* _What to do_:
Copy all records verbatim.

--- start Material supplied ---

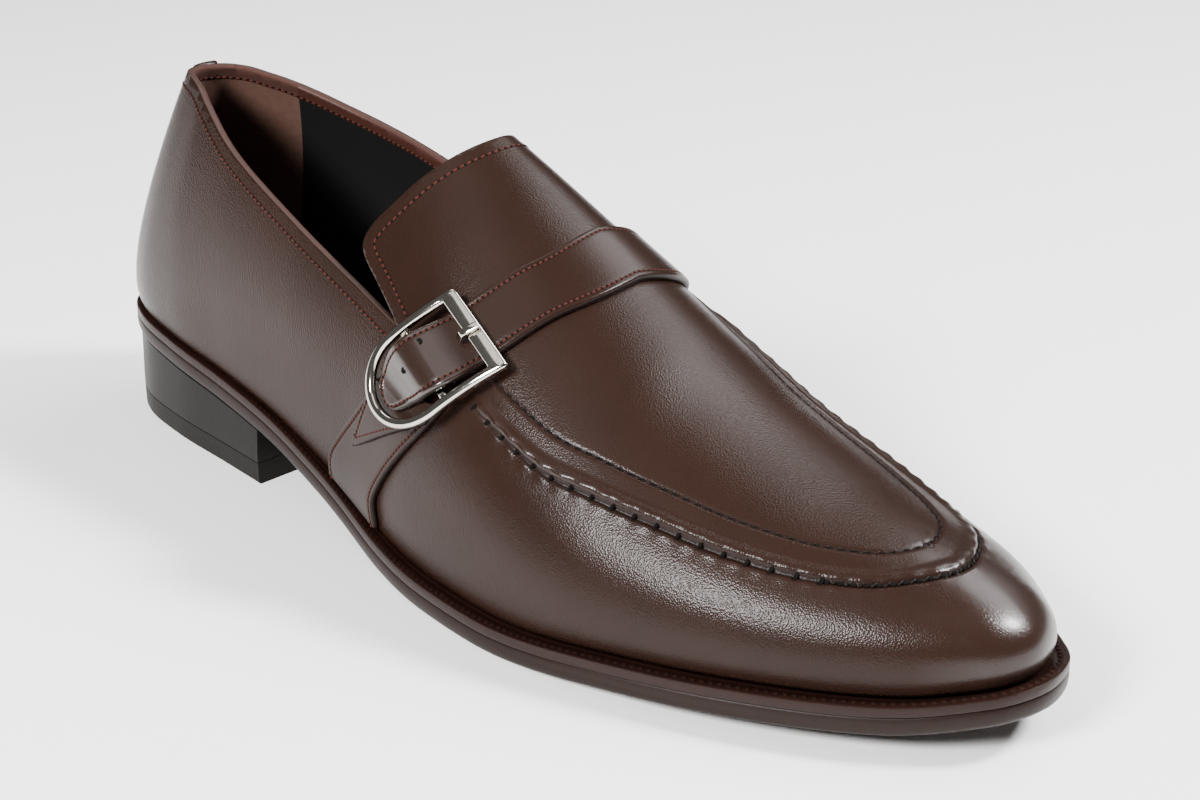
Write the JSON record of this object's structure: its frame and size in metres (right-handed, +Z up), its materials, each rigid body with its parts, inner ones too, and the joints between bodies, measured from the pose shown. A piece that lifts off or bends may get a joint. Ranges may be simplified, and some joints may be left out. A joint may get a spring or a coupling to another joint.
{
  "type": "monk strap shoe",
  "caption": "Right-foot leather dress slip-on with an apron toe, a saddle strap over the instep, a D-shaped side buckle, a stitched welt and a low stacked heel.",
  "frame": {"origin": "middle of the shoe's box, on the floor it stands on", "axes": "+X to the toe, -Y to the outer side with the buckle, +Z up"},
  "size_m": [0.304, 0.1027, 0.1011],
  "materials": {
    "upper_leather": "satin",
    "strap_leather": "satin",
    "welt_leather": "satin",
    "insole_leather": "matte",
    "sole_rubber": "satin",
    "heel_rubber": "satin",
    "buckle_nickel": "polished"
  },
  "bodies": {
    "root": {"heel_top_piece": "heel_rubber", "heel_block": "heel_rubber", "outsole": "sole_rubber", "welt": "welt_leather", "insole": "insole_leather", "upper": "upper_leather", "saddle_strap": "strap_leather", "lateral_saddle": "strap_leather", "buckle_tab": "strap_leather", "back_strip": "strap_leather", "buckle_frame": "buckle_nickel", "buckle_prong": "buckle_nickel"}
  },
  "joints": []
}
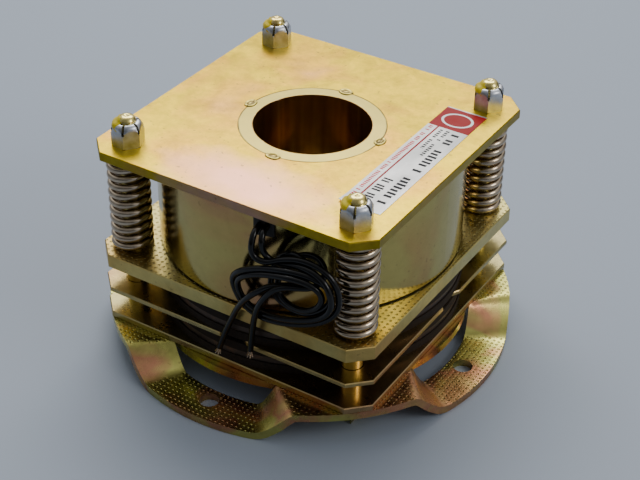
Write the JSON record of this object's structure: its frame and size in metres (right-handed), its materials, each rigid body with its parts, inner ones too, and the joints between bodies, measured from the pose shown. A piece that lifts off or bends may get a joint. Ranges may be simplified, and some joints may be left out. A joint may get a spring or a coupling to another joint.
{
  "type": "electromagnetic disc brake",
  "caption": "Spring-applied electromagnetic disc brake: friction discs clamped between square plates on guide studs by springs, released by a round magnet.",
  "frame": {"origin": "on the brake's axis, in the plane of the flange's four mounting lobes", "axes": "+Z along the axis towards the lock nuts, plate sides along X and Y, leads on the -Y side, label along +X"},
  "size_m": [0.192, 0.192, 0.1196],
  "materials": {
    "flange_zinc": "yellow zinc chromate, satin with iridescent tints",
    "plate_zinc": "yellow zinc chromate, satin, sheared edges",
    "armature_zinc": "yellow zinc chromate with a fine dimple pattern",
    "top_zinc": "yellow zinc chromate, satin",
    "can_zinc": "yellow zinc chromate, smooth and glossy",
    "pole_zinc": "yellow zinc chromate, turned",
    "stud_zinc": "yellow zinc chromate, bright turned",
    "nut_plated": "bright plated",
    "spring_steel": "dark bronze-brown oil-tempered wire",
    "hub_steel": "machined steel",
    "disc_steel": "dark steel",
    "friction_lining": "pressed friction material, matt",
    "copper": "enamelled copper wire",
    "bobbin_plastic": "moulded nylon",
    "coil_tape": "insulating tape",
    "potting_resin": "cast resin",
    "label_foil": "adhesive metal foil",
    "grommet_rubber": "moulded rubber",
    "lead_insulation": "soft black insulation",
    "tinned_strands": "tinned copper strands"
  },
  "bodies": {
    "magnet_frame": {"mounting_flange": "flange_zinc", "bottom_plate": "plate_zinc", "top_plate": "top_zinc", "yoke_can": "can_zinc", "pole_tube": "pole_zinc", "coil_bobbin": "bobbin_plastic", "coil_winding": "copper", "coil_wrap": "coil_tape", "coil_seal": "potting_resin", "blank_label": "label_foil", "lead_grommet": "grommet_rubber", "lead_a_start": "lead_insulation", "lead_b_start": "lead_insulation", "lead_a_tail": "lead_insulation", "lead_b_tail": "lead_insulation", "lead_a_bare_end": "tinned_strands", "lead_b_bare_end": "tinned_strands", "lead_knot": "lead_insulation", "guide_stud_front_left": "stud_zinc", "brake_spring_front_left": "spring_steel", "lock_nut_front_left": "nut_plated", "guide_stud_front_right": "stud_zinc", "brake_spring_front_right": "spring_steel", "lock_nut_front_right": "nut_plated", "guide_stud_back_right": "stud_zinc", "brake_spring_back_right": "spring_steel", "lock_nut_back_right": "nut_plated", "guide_stud_back_left": "stud_zinc", "brake_spring_back_left": "spring_steel", "lock_nut_back_left": "nut_plated"},
    "armature": {"armature_plate": "armature_zinc"},
    "intermediate": {"intermediate_plate": "plate_zinc"},
    "hub": {"drive_hub": "hub_steel"},
    "lower_disc": {"lower_disc_core": "disc_steel", "lower_disc_lower_lining": "friction_lining", "lower_disc_upper_lining": "friction_lining"},
    "upper_disc": {"upper_disc_core": "disc_steel", "upper_disc_lower_lining": "friction_lining", "upper_disc_upper_lining": "friction_lining"}
  },
  "joints": [
    {"name": "armature_lift", "type": "slide", "parent": "magnet_frame", "child": "armature", "axis": [0, 0, 1], "range_m": [0, 0.001], "stiffness_N_per_m": 92000, "springref_m": -0.0005, "deforming": ["brake_spring_front_left", "brake_spring_front_right", "brake_spring_back_right", "brake_spring_back_left"]},
    {"name": "intermediate_float", "type": "slide", "parent": "magnet_frame", "child": "intermediate", "axis": [0, 0, 1], "range_m": [0, 0.0005]},
    {"name": "hub_spin", "type": "hinge", "parent": "magnet_frame", "child": "hub", "pos_m": [0, 0, 0.0318], "axis": [0, 0, 1], "continuous": true},
    {"name": "upper_disc_float", "type": "slide", "parent": "hub", "child": "upper_disc", "axis": [0, 0, 1], "range_m": [0, 0.00075]},
    {"name": "lower_disc_float", "type": "slide", "parent": "hub", "child": "lower_disc", "axis": [0, 0, 1], "range_m": [0, 0.00025]}
  ],
  "couplings": [
    {"joint": "intermediate_float", "follows": "armature_lift", "ratio": 0.5},
    {"joint": "upper_disc_float", "follows": "armature_lift", "ratio": 0.75},
    {"joint": "lower_disc_float", "follows": "armature_lift", "ratio": 0.25}
  ]
}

--- end Material supplied ---

* _Worked answer_:
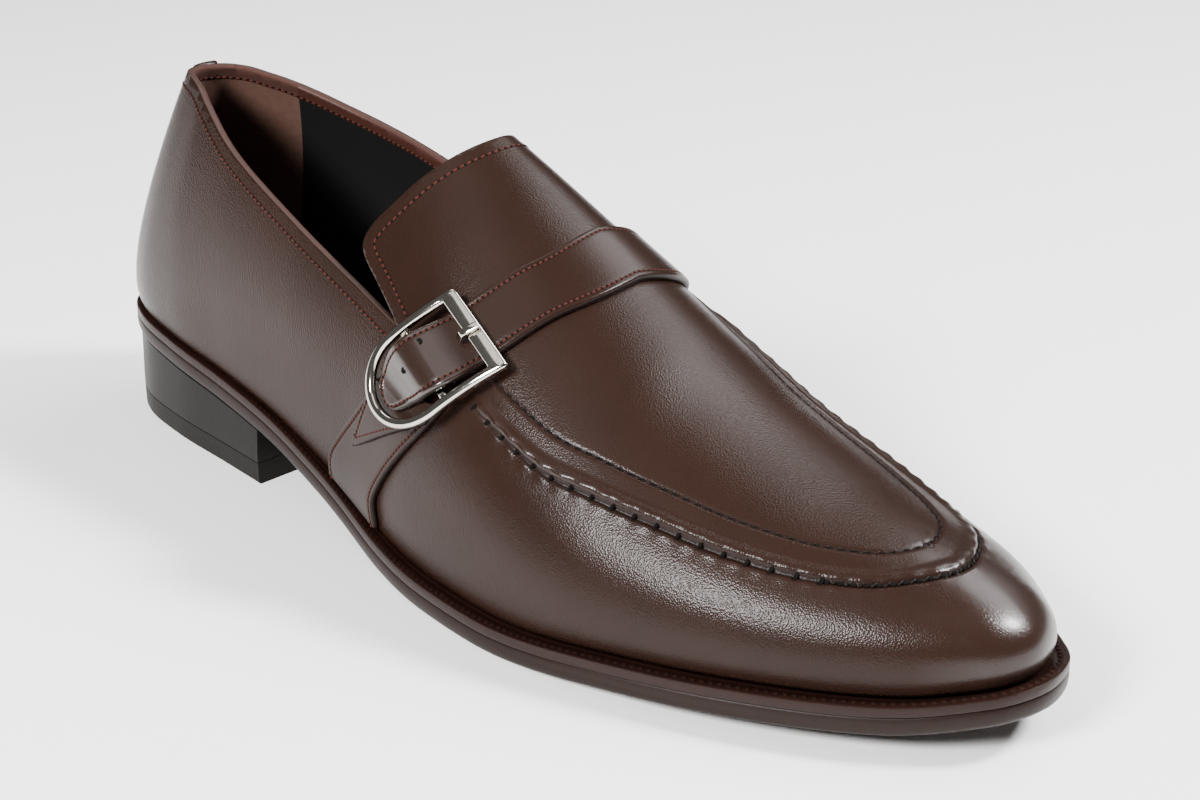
Write the JSON record of this object's structure: its frame and size in metres (right-handed, +Z up), its materials, each rigid body with its parts, inner ones too, and the joints between bodies, measured from the pose shown. A piece that lifts off or bends may get a joint. Ranges may be simplified, and some joints may be left out. A joint may get a spring or a coupling to another joint.
{
  "type": "monk strap shoe",
  "caption": "Right-foot leather dress slip-on with an apron toe, a saddle strap over the instep, a D-shaped side buckle, a stitched welt and a low stacked heel.",
  "frame": {"origin": "middle of the shoe's box, on the floor it stands on", "axes": "+X to the toe, -Y to the outer side with the buckle, +Z up"},
  "size_m": [0.304, 0.1027, 0.1011],
  "materials": {
    "upper_leather": "satin",
    "strap_leather": "satin",
    "welt_leather": "satin",
    "insole_leather": "matte",
    "sole_rubber": "satin",
    "heel_rubber": "satin",
    "buckle_nickel": "polished"
  },
  "bodies": {
    "root": {"heel_top_piece": "heel_rubber", "heel_block": "heel_rubber", "outsole": "sole_rubber", "welt": "welt_leather", "insole": "insole_leather", "upper": "upper_leather", "saddle_strap": "strap_leather", "lateral_saddle": "strap_leather", "buckle_tab": "strap_leather", "back_strip": "strap_leather", "buckle_frame": "buckle_nickel", "buckle_prong": "buckle_nickel"}
  },
  "joints": []
}
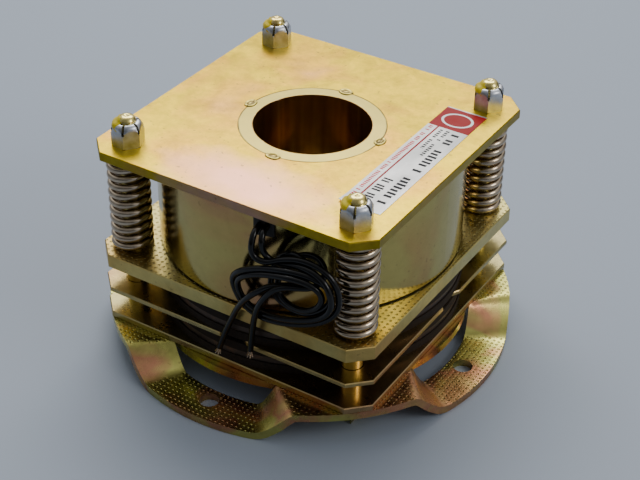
Write the JSON record of this object's structure: its frame and size in metres (right-handed), its materials, each rigid body with its parts, inner ones too, and the joints between bodies, measured from the pose shown. A piece that lifts off or bends may get a joint. Ranges may be simplified, and some joints may be left out. A joint may get a spring or a coupling to another joint.
{
  "type": "electromagnetic disc brake",
  "caption": "Spring-applied electromagnetic disc brake: friction discs clamped between square plates on guide studs by springs, released by a round magnet.",
  "frame": {"origin": "on the brake's axis, in the plane of the flange's four mounting lobes", "axes": "+Z along the axis towards the lock nuts, plate sides along X and Y, leads on the -Y side, label along +X"},
  "size_m": [0.192, 0.192, 0.1196],
  "materials": {
    "flange_zinc": "yellow zinc chromate, satin with iridescent tints",
    "plate_zinc": "yellow zinc chromate, satin, sheared edges",
    "armature_zinc": "yellow zinc chromate with a fine dimple pattern",
    "top_zinc": "yellow zinc chromate, satin",
    "can_zinc": "yellow zinc chromate, smooth and glossy",
    "pole_zinc": "yellow zinc chromate, turned",
    "stud_zinc": "yellow zinc chromate, bright turned",
    "nut_plated": "bright plated",
    "spring_steel": "dark bronze-brown oil-tempered wire",
    "hub_steel": "machined steel",
    "disc_steel": "dark steel",
    "friction_lining": "pressed friction material, matt",
    "copper": "enamelled copper wire",
    "bobbin_plastic": "moulded nylon",
    "coil_tape": "insulating tape",
    "potting_resin": "cast resin",
    "label_foil": "adhesive metal foil",
    "grommet_rubber": "moulded rubber",
    "lead_insulation": "soft black insulation",
    "tinned_strands": "tinned copper strands"
  },
  "bodies": {
    "magnet_frame": {"mounting_flange": "flange_zinc", "bottom_plate": "plate_zinc", "top_plate": "top_zinc", "yoke_can": "can_zinc", "pole_tube": "pole_zinc", "coil_bobbin": "bobbin_plastic", "coil_winding": "copper", "coil_wrap": "coil_tape", "coil_seal": "potting_resin", "blank_label": "label_foil", "lead_grommet": "grommet_rubber", "lead_a_start": "lead_insulation", "lead_b_start": "lead_insulation", "lead_a_tail": "lead_insulation", "lead_b_tail": "lead_insulation", "lead_a_bare_end": "tinned_strands", "lead_b_bare_end": "tinned_strands", "lead_knot": "lead_insulation", "guide_stud_front_left": "stud_zinc", "brake_spring_front_left": "spring_steel", "lock_nut_front_left": "nut_plated", "guide_stud_front_right": "stud_zinc", "brake_spring_front_right": "spring_steel", "lock_nut_front_right": "nut_plated", "guide_stud_back_right": "stud_zinc", "brake_spring_back_right": "spring_steel", "lock_nut_back_right": "nut_plated", "guide_stud_back_left": "stud_zinc", "brake_spring_back_left": "spring_steel", "lock_nut_back_left": "nut_plated"},
    "armature": {"armature_plate": "armature_zinc"},
    "intermediate": {"intermediate_plate": "plate_zinc"},
    "hub": {"drive_hub": "hub_steel"},
    "lower_disc": {"lower_disc_core": "disc_steel", "lower_disc_lower_lining": "friction_lining", "lower_disc_upper_lining": "friction_lining"},
    "upper_disc": {"upper_disc_core": "disc_steel", "upper_disc_lower_lining": "friction_lining", "upper_disc_upper_lining": "friction_lining"}
  },
  "joints": [
    {"name": "armature_lift", "type": "slide", "parent": "magnet_frame", "child": "armature", "axis": [0, 0, 1], "range_m": [0, 0.001], "stiffness_N_per_m": 92000, "springref_m": -0.0005, "deforming": ["brake_spring_front_left", "brake_spring_front_right", "brake_spring_back_right", "brake_spring_back_left"]},
    {"name": "intermediate_float", "type": "slide", "parent": "magnet_frame", "child": "intermediate", "axis": [0, 0, 1], "range_m": [0, 0.0005]},
    {"name": "hub_spin", "type": "hinge", "parent": "magnet_frame", "child": "hub", "pos_m": [0, 0, 0.0318], "axis": [0, 0, 1], "continuous": true},
    {"name": "upper_disc_float", "type": "slide", "parent": "hub", "child": "upper_disc", "axis": [0, 0, 1], "range_m": [0, 0.00075]},
    {"name": "lower_disc_float", "type": "slide", "parent": "hub", "child": "lower_disc", "axis": [0, 0, 1], "range_m": [0, 0.00025]}
  ],
  "couplings": [
    {"joint": "intermediate_float", "follows": "armature_lift", "ratio": 0.5},
    {"joint": "upper_disc_float", "follows": "armature_lift", "ratio": 0.75},
    {"joint": "lower_disc_float", "follows": "armature_lift", "ratio": 0.25}
  ]
}